Notre délégation accompagnait les cinq auteurs participant, grâce au soutien de la SCAM, à l’IDFAcademy, un programme de formation internationale, ouvert à des porteurs de projets toutes origines géographiques confondues (1). Constatant que la culture de la coproduction internationale pour les projets documentaires est encore trop peu développée en France, la société civile propose à des auteurs, sachant parler anglais et au début de leur parcours filmique, de candidater à cette formation. Sur 60 dossiers reçus cette année par la SCAM, et 48 valides, 9 auteurs ont été présélectionnés et l’IDFA en a retenu 5 : Baptiste de Cazenove, Hélène Robert, Vanessa Rousselot, Dimitri Kourtchine, Marjolaine Grappe.
Associée à la sélection, j’ai pu constaté que projet à potentiel international ne rime pas forcément avec grandes enquêtes sur des sujets politiques ou historiques mais qu’il est possible d’envisager des liens avec l’étranger avec des projets intimistes, écrits à la première personne et entièrement tournés sur un seul territoire. D’ailleurs, ayant assisté à l’impressionnant pitch public, je retiens que le projet qui a remporté le plus de succès à l’applaudimètre cette année est un film espagnol : une comédie documentaire tourné dans une maison de retraite ! Comme quoi le local peut aussi devenir international, quand il sait parler à un large public. Les stagiaires de l’IDFAcademy 2017 ont été plus que ravis de cette expérience : « C’est le monde qui s’ouvre à nous », comme résumait Dimitri Kourtchine.

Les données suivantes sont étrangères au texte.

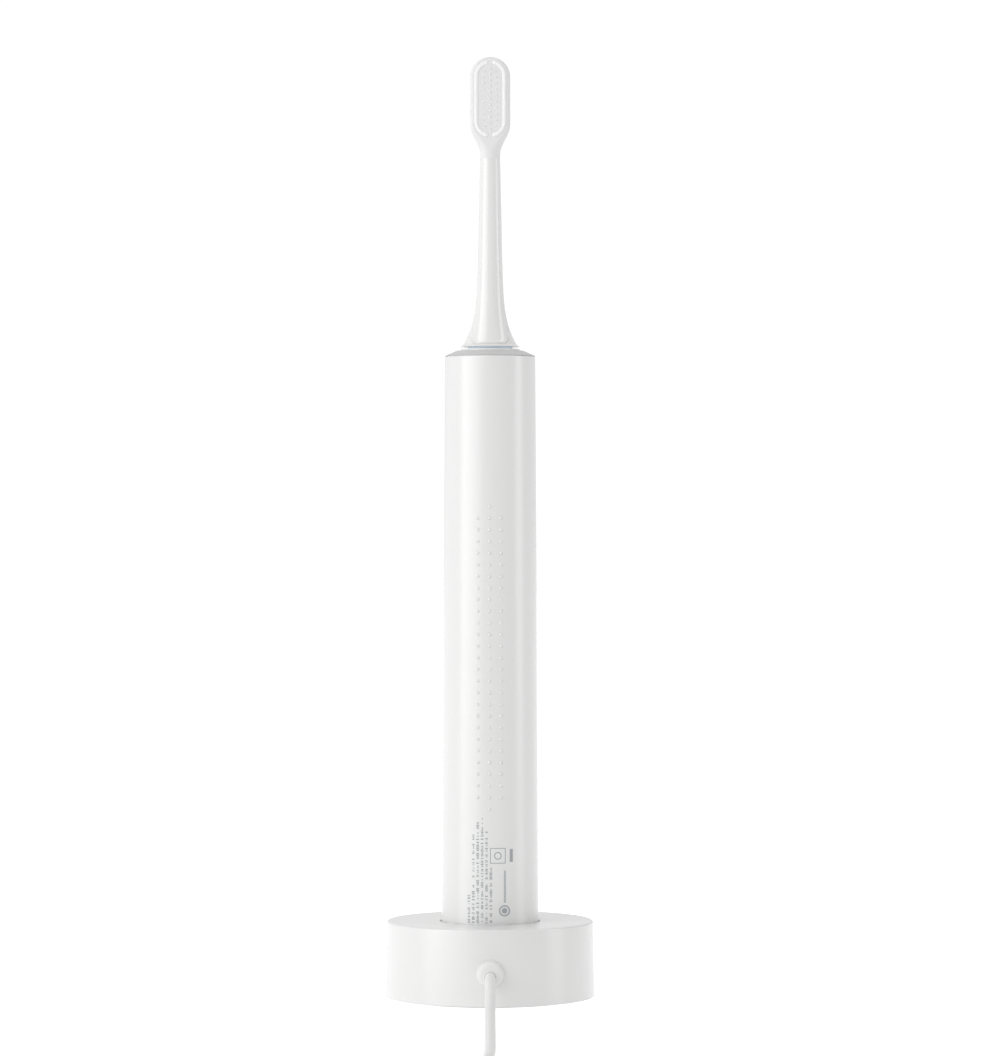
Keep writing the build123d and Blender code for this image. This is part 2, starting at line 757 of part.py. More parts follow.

« Where are you, french people ? »
C’est sans doute la phrase que nous avons le plus entendue pendant ce séjour. Si plusieurs films français étaient présents dans la compétition, nous n’avons eu de cesse de nous entendre dire que les français travaillent surtout entre eux, avec trop peu d’expériences internationales. Pourquoi ? Un problème de langue sûrement, l’usage de l’anglais étant un frein pour certains. Un problème de nécessité sans doute. Ayant des moyens plus développés que dans nombre d’autres pays pour faire des films et plus de diffuseurs, nous allons moins chercher de coproductions ou partenaires ailleurs… et nous nous contentons de parler au public français.

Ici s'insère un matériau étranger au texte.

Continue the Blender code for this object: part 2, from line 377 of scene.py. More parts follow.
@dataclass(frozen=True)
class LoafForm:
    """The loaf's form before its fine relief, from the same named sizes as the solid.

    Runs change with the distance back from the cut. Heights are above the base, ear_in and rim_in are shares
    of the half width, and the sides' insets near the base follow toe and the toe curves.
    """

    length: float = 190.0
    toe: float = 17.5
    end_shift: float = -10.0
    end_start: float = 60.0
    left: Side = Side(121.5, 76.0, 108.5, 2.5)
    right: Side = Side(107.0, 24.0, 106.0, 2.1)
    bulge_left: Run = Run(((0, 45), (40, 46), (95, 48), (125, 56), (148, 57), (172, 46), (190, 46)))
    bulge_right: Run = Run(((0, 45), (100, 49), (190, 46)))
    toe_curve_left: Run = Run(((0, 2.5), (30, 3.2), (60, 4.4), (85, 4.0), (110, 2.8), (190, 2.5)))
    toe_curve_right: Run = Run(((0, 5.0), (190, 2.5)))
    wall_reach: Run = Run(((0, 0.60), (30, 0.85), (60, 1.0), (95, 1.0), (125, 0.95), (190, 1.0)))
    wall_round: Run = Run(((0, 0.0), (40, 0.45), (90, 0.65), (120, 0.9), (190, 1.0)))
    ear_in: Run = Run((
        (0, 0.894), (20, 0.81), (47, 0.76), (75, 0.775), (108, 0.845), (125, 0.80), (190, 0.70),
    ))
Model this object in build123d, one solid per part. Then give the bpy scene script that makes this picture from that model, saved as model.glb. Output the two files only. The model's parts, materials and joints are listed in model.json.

« Aucun film français n’arrive dans notre compétition », se désole Shane Smith, de Hot Docs, le plus gros festival documentaire du continent américain (Canada). Il espère en recevoir, qu’on se le dise ! Même constat de la part de Klara Mokra, de l’équipe de DOK Incubator à Prague : « Sur 100 candidatures reçues cette année, aucune française ! Nous aimerions en avoir au moins quelques-unes, d’autant que certains de nos formateurs sont français. Nous avons du mal à comprendre cette absence ! » Cette plate-forme européenne propose un accompagnement pointu et original : les films en cours de montage sont analysés et retravaillés avec des tuteurs. Un travail haut de gamme, d’ailleurs 5 films de la compétition de l’IDFA étaient issus de ce workshop. Mais il est vrai que ce type d’ateliers payants à l’étranger peinent à s’imposer, et à être considérés comme des dépenses utiles pour le parcours d’un film ou d’un auteur.

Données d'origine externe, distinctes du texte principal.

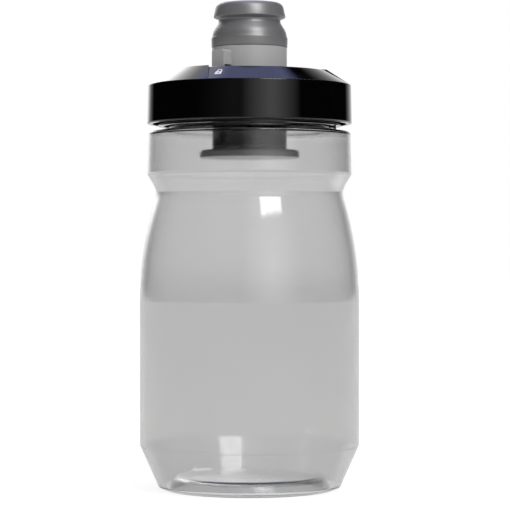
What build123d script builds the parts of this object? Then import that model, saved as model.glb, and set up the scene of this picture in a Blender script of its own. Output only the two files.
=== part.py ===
"""A squeeze bottle for a bicycle cage, with a screw cap and a quarter-turn drinking nozzle.

Millimetres, +Z up. The origin is the middle of the ring that the bottle stands on.
An azimuth is counted from the front, -Y, and grows towards +X.
"""

import os
from math import atan2, cos, degrees, radians, sin, sqrt, tan

from build123d import *

# How far joined solids run into each other and cuts run past a face, and how near counts as equal
JOIN = 0.5
TOLERANCE = 0.01

# Bottle wall, outside sizes
WALL = 1.15
BODY_RADIUS = 36.85
FOOT_INNER_RADIUS = 26.5
FOOT_OUTER_RADIUS = 28.3
PUSH_UP_RADIUS = 24.4
PUSH_UP_HEIGHT = 3.6
PUSH_UP_CROWN = 4.5
HEEL_RADIUS = 30.6
HEEL_HEIGHT = 1.0
BARREL_BOTTOM = 14.9
BARREL_TOP = 63.4
TAPER_RADIUS = 118.0
WAIST_HEIGHT = 100.2
WAIST_FILLET = 6.0
GRIP_RADIUS = 34.4
GRIP_BOTTOM = 105.8
SHOULDER_RADIUS = 34.05
SHOULDER_EDGE_HEIGHT = 119.9
SHOULDER_HEIGHT = 121.1
EDGE_FILLET = 0.9
BARREL_FILLET = 3.0
PUSH_UP_FILLET = 1.5
HEEL_FILLET = 0.6
GRIP_FILLET = 1.5

# Neck and screw thread
NECK_RADIUS = 27.2
NECK_BORE = 25.4
NECK_BORE_BOTTOM = 117.6
MOUTH_HEIGHT = 134.5
THREAD_PITCH = 5.0
THREAD_TURNS = 1.25
THREAD_BOTTOM = 124.6
THREAD_ROOT_HALF = 1.1
THREAD_CREST_HALF = 0.5
NECK_THREAD_CREST = 28.35
THREAD_SINK = 0.3

# Indexing notch in the heel
NOTCH_AZIMUTH = -145.0
NOTCH_WIDTH = 9.0
NOTCH_HEIGHT = 3.6
NOTCH_FLOOR_RADIUS = 28.8
NOTCH_CORNER = 2.4
NOTCH_REACH = 12.0

# Gasket on the mouth
GASKET_INNER = 24.8
GASKET_OUTER = 28.5
GASKET_TOP = 136.0
GASKET_BEAD = 0.25

# Cap
CAP_BOTTOM = 122.7
CAP_BOTTOM_RADIUS = 34.45
CAP_SIDE_RADIUS = 34.2
CAP_SIDE_TOP = 135.6
CAP_TOP = 140.85
CAP_TOP_RADIUS = 26.1
CAP_WALL = 1.8
CAP_EDGE_FILLET = 0.45
CAP_CEILING = 138.0
RECESS_DEPTH = 0.6
RECESS_LEFT = -13.3
RECESS_BACK = -4.0
RECESS_SPLIT = 130.0
RECESS_REACH = 60.0
RECESS_ALIGN = (Align.MIN, Align.MAX, Align.MIN)
SKIRT_BOTTOM = 121.9
SKIRT_INNER = 28.85
SKIRT_OUTER = 30.8
CAP_THREAD_CREST = 27.65
BOSS_OUTER = 15.2
BOSS_BORE = 12.75
BOSS_BOTTOM = 124.2
CEILING_LAND_RADIUS = 24.4

# Printed mark on the cap, above the place where the lug is locked
MARK_THICKNESS = 0.1
LOCKED_AZIMUTH = -19.3
MARK_RADIUS = 29.7
LOCK_BODY_WIDTH = 2.2
LOCK_BODY_HEIGHT = 2.0
LOCK_KEYHOLE = 0.36
LOCK_STROKE = 0.36
LOCK_SHACKLE_RADIUS = 0.65
LOCK_LEG = 0.8
LOCK_REACH = 12.0

# Lock cage, keyed into the cap
CAGE_OUTER = 12.6
CAGE_INNER = 11.1
CAGE_BOTTOM = 111.4
CAGE_TOP = 130.8
CAGE_FLOOR = 113.0
FLANGE_RADIUS = 16.8
FLANGE_TOP = 113.9
FLANGE_FILLET = 1.0
WINDOW_AZIMUTH = -40.0
WINDOW_WIDTH = 5.4
WINDOW_BOTTOM = 115.9
WINDOW_TOP = 119.5
TAB_AZIMUTH = -21.0
TAB_WIDTH = 4.4
TAB_HEIGHT = 0.7
TAB_INNER = 13.4
TAB_OUTER = 15.4
KEY_AZIMUTH = 180.0
KEY_WIDTH = 2.4
KEY_OUTER = 14.2
KEY_BOTTOM = 123.2
KEY_TOP = 126.2
KEY_CLEARANCE = 0.15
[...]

Cet appétit de partage et de visibilité à l’international se sentait à Amsterdam, notamment de la part de pays émergeant sur la scène documentaire comme la Pologne. Les pays de l’Europe du Nord, historiquement habitués à aller chercher des partenaires en dehors de leurs frontières, s’inscrivent dans la même démarche et sont en nombre à l’IDFA.
Présence collective nécessaire ?
Force était de constater que côté français, nulle trace d’une « vitrine officielle » du documentaire. Si les producteurs étaient bien là, individuellement, seule la SCAM parlait au nom d’un collectif. L’absence de syndicat, d’association de professionnels, ou du CNC lors des deux rencontres au niveau européen et mondial (2) auxquelles nous avons assisté, avait de quoi interroger.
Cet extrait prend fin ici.